Iran steht schon lange im Verdacht, nach der „ultimativen Waffe“ zu streben. Saudi-Arabien hat mit der Nuklearmacht Pakistan, das Nordkoreas Entwicklung zur Atommacht ermöglichte, ein „strategisches Verteidigungsabkommen“ geschlossen. Die Türkei, Japan und Südkorea gelten als Staaten, die sich je nach geopolitischer Lage nuklear auf eigene Füße stellen könnten. Auch in Deutschland werden entsprechende Stimmen seit längerem laut.
Rund ein Viertel aller Staaten weltweit verfügt über zivile Nukleartechnologie. Allein deshalb wäre die Aufrechterhaltung des Nichtweiterverbreitungsvertrags (NPT) von 1968 dringend geboten. Fest steht: Eine Welt mit über einem Dutzend Atommächten wäre unsicherer denn je.
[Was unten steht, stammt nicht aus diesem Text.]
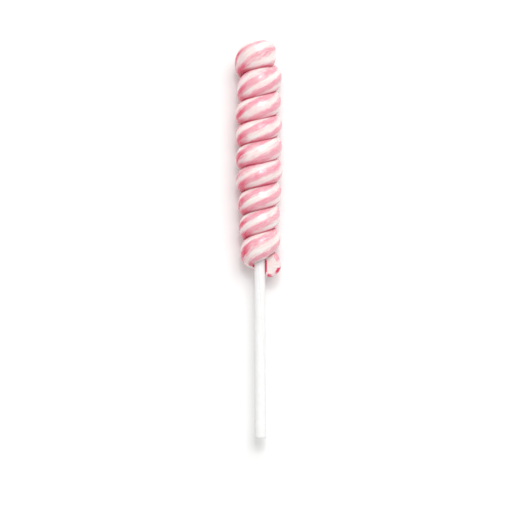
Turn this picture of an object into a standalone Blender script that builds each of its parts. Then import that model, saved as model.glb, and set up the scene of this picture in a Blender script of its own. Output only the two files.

Schließlich hätte eine Wiederaufnahme unterirdischer Tests – ein umfassender Verbotsvertrag wurde 1996 abgeschlossen, ist aber immer noch nicht ratifiziert – negative Wirkungen auf die Umwelt. Nachdem die dafür verantwortlichen Mächte früher mit zahlreichen überirdischen Tests die Umwelt auf lange Zeit verseucht hatten, galt die Verlagerung des Testgeschehens unter die Erde als Fortschritt. Aber computergestützte Simulationen machten auch derartige Erprobungen überflüssig.
Gleichwohl gibt es Experten wie Robert O‘Brien, ein ehemaliger Sicherheitsberater Donald Trumps, die neue unterirdische Tests befürworten. Andere sehen darin eine Antwort auf Wladimir Putins jüngste Präsentation eines neuen atomgetriebenen Flugkörpers.
Dem atomaren Wahnsinn entschieden entgegentreten
Wie so oft bei Äußerungen von Präsident Trump, kann man sich nicht sicher sein, was daraus folgt. Möglicherweise war er auf einen Mediencoup bedacht, um Aufmerksamkeit zu generieren und Druck auszuüben. Auf jeden Fall gehorcht seine Ankündigung einer mal nationalegoistisch, mal imperialistisch gefärbten Politik der Stärke, die so oder so ähnlich auch andere Großmächte favorisieren.
Laut des Stockholmer Friedensforschungsinstituts SIPRI war die Gefahr eines Nuklearkrieges noch nie so hoch wie im Augenblick. Es ist an der Zeit, rhetorisch und praktisch abzurüsten und dem atomaren Wahnsinn entschieden entgegenzutreten. Zunächst sollte Trump auf Putins Angebot eingehen, den im Februar auslaufenden New START-Vertrag um ein Jahr zu verlängern. Das böte Zeit, um ein neues Abkommen auszuhandeln.
Deutschland sollte sich in die Debatte einbringen, indem es die für 2026 vorgesehene Stationierung amerikanischer (konventioneller) Mittelstreckenraketen in ein Angebot zur Rüstungskontrolle einbettet: Verzicht auf die Stationierung, wenn Moskau seine landgestützten Atomraketen zurückzieht.